* _STATED GOAL_: Collect every line in the records below that contains the word "replaced".

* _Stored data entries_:
++++++

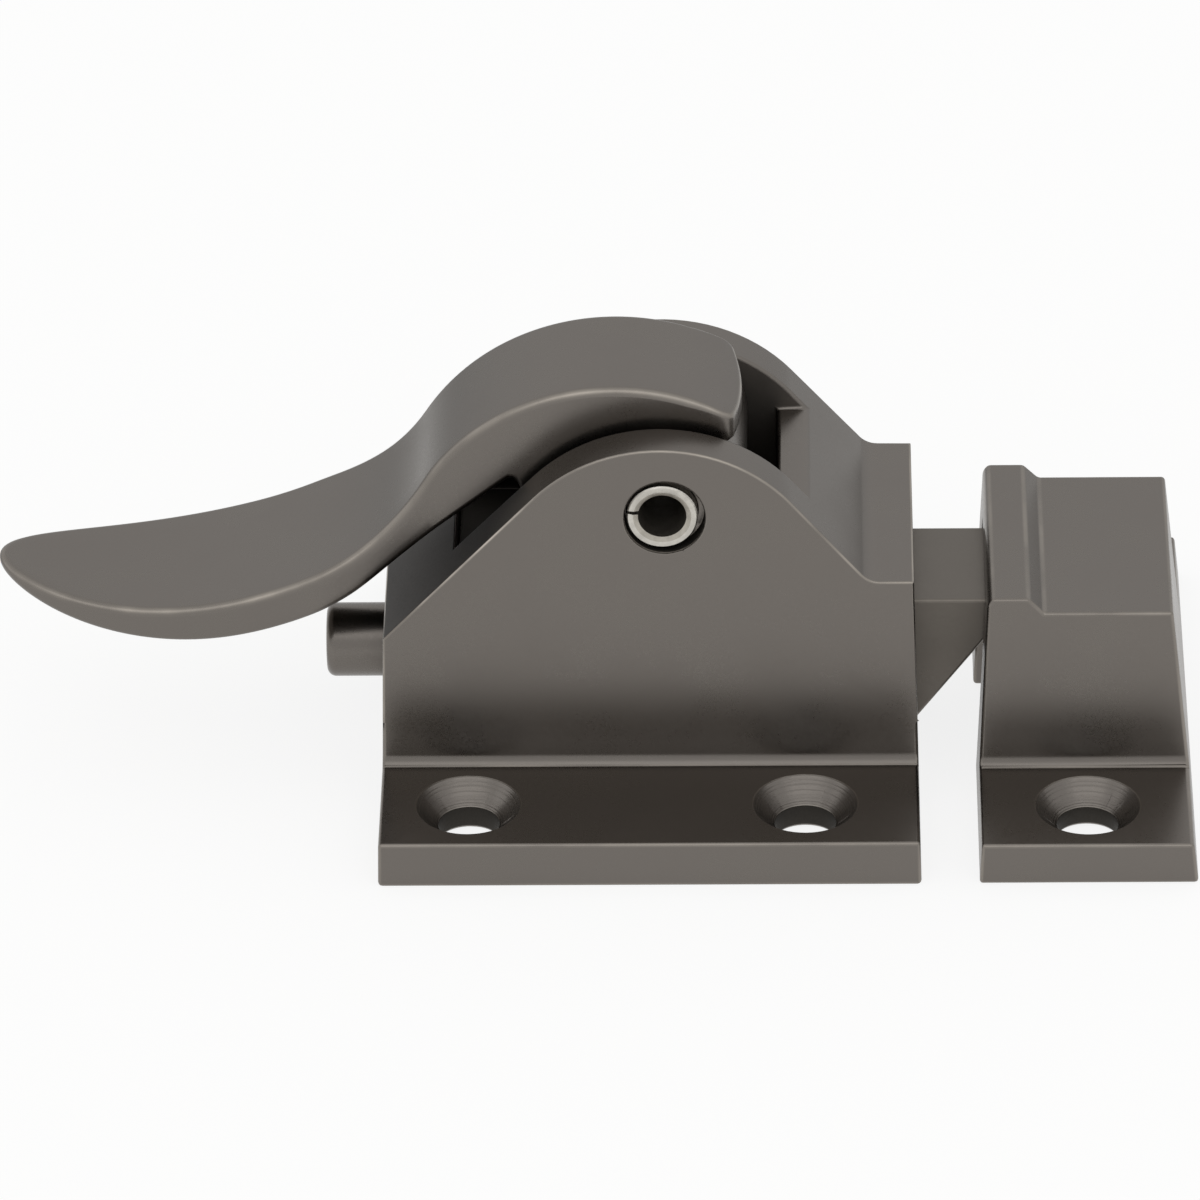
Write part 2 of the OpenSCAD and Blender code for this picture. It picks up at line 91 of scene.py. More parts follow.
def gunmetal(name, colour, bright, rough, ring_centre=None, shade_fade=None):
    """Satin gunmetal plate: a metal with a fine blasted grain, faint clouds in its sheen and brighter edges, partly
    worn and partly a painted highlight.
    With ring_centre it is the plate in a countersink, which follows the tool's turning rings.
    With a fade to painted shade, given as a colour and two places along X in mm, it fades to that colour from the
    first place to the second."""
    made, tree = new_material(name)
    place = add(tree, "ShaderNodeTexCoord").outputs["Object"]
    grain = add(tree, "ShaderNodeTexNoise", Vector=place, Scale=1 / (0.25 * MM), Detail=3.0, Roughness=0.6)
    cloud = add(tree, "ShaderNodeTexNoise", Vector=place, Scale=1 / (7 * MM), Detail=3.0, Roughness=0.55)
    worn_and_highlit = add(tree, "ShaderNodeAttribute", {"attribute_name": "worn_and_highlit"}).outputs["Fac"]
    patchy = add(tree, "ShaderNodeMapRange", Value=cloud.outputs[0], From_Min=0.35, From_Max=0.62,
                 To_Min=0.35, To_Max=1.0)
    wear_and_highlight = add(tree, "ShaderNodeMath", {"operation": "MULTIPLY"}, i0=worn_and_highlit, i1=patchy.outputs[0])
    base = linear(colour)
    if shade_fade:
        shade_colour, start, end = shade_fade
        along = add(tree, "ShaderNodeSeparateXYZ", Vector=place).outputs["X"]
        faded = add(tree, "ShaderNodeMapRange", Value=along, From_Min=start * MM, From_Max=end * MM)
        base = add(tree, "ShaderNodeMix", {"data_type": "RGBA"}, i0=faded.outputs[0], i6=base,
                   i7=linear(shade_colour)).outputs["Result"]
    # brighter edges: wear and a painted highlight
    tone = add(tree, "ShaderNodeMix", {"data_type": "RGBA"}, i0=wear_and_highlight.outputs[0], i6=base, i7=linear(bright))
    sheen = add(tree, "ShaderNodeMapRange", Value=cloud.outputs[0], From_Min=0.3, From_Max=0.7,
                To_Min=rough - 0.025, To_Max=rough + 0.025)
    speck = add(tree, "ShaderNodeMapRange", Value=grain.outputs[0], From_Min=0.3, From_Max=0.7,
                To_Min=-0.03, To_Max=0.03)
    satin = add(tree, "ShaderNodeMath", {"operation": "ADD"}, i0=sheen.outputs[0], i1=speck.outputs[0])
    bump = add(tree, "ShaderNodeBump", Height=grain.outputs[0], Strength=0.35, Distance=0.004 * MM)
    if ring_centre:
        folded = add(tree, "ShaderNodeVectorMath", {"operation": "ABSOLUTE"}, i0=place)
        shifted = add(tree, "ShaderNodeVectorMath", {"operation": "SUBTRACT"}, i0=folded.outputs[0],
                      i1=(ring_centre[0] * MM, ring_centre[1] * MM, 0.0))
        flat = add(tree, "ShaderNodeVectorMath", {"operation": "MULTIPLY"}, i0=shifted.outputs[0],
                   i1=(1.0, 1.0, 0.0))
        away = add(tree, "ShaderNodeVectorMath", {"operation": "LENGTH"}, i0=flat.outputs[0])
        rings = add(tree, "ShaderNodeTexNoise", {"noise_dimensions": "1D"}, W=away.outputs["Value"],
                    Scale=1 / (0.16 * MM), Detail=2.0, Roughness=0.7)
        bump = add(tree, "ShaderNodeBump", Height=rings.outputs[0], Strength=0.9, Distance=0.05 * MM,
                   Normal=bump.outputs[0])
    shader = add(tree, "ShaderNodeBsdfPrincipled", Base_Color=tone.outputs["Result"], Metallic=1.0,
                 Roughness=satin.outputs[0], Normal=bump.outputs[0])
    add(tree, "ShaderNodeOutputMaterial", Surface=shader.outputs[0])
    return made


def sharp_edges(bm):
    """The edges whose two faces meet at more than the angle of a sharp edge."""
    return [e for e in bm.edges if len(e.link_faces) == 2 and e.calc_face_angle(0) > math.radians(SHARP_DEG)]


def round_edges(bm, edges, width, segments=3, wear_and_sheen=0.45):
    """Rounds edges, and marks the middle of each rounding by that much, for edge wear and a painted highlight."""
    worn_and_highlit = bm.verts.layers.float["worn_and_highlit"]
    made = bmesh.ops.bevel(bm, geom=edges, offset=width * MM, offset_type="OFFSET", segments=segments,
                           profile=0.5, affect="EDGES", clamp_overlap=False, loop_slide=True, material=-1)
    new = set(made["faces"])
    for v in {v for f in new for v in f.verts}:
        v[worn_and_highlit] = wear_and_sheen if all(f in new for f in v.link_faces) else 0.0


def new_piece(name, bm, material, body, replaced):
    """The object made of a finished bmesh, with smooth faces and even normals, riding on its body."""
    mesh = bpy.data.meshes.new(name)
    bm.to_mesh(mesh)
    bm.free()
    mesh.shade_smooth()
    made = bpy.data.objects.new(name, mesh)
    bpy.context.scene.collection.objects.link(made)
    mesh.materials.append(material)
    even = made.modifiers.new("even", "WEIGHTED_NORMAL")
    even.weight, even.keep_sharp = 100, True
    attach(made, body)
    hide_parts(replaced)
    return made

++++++

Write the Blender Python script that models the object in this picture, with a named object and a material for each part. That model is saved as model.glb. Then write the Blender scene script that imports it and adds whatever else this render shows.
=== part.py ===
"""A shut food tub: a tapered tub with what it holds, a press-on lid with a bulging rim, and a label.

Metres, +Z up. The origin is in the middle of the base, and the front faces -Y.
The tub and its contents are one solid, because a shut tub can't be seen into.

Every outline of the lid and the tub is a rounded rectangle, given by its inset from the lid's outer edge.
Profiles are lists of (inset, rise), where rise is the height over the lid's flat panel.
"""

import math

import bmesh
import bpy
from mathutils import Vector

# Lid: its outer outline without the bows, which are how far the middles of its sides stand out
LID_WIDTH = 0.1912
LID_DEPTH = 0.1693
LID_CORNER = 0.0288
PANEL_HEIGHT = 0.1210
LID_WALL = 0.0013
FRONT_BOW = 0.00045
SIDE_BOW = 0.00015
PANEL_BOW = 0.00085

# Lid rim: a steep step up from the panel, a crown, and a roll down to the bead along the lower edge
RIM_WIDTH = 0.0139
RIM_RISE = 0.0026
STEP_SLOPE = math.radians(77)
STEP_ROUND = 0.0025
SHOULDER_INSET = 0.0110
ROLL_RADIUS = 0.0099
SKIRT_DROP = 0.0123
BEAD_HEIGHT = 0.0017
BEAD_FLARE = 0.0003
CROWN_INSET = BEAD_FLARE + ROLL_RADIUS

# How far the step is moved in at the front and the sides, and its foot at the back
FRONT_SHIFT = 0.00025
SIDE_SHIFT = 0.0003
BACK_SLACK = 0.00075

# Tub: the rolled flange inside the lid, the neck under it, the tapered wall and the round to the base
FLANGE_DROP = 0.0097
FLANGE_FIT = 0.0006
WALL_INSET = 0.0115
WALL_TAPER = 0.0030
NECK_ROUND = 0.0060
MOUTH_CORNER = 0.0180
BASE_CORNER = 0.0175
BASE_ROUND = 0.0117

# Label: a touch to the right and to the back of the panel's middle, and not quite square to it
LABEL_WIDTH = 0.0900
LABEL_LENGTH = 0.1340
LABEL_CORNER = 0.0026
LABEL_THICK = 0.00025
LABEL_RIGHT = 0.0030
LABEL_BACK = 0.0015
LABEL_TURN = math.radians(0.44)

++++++

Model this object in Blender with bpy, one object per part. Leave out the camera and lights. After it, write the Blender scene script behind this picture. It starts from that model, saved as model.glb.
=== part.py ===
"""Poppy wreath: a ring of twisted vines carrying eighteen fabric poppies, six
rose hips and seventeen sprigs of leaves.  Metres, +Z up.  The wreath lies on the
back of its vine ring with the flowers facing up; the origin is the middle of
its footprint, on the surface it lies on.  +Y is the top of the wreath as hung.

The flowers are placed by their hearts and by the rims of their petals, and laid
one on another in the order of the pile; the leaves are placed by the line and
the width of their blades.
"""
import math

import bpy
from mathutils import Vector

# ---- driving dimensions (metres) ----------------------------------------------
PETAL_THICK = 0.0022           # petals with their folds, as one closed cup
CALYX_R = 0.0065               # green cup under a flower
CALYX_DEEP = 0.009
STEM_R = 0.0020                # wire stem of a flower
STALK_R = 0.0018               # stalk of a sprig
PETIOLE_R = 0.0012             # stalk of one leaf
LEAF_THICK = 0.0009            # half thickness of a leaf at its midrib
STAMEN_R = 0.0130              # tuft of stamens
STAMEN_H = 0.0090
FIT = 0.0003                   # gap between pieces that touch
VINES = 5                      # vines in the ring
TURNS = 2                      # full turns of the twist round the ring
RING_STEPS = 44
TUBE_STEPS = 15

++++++

* _RESPONSE BELOW_:
def new_piece(name, bm, material, body, replaced):
    hide_parts(replaced)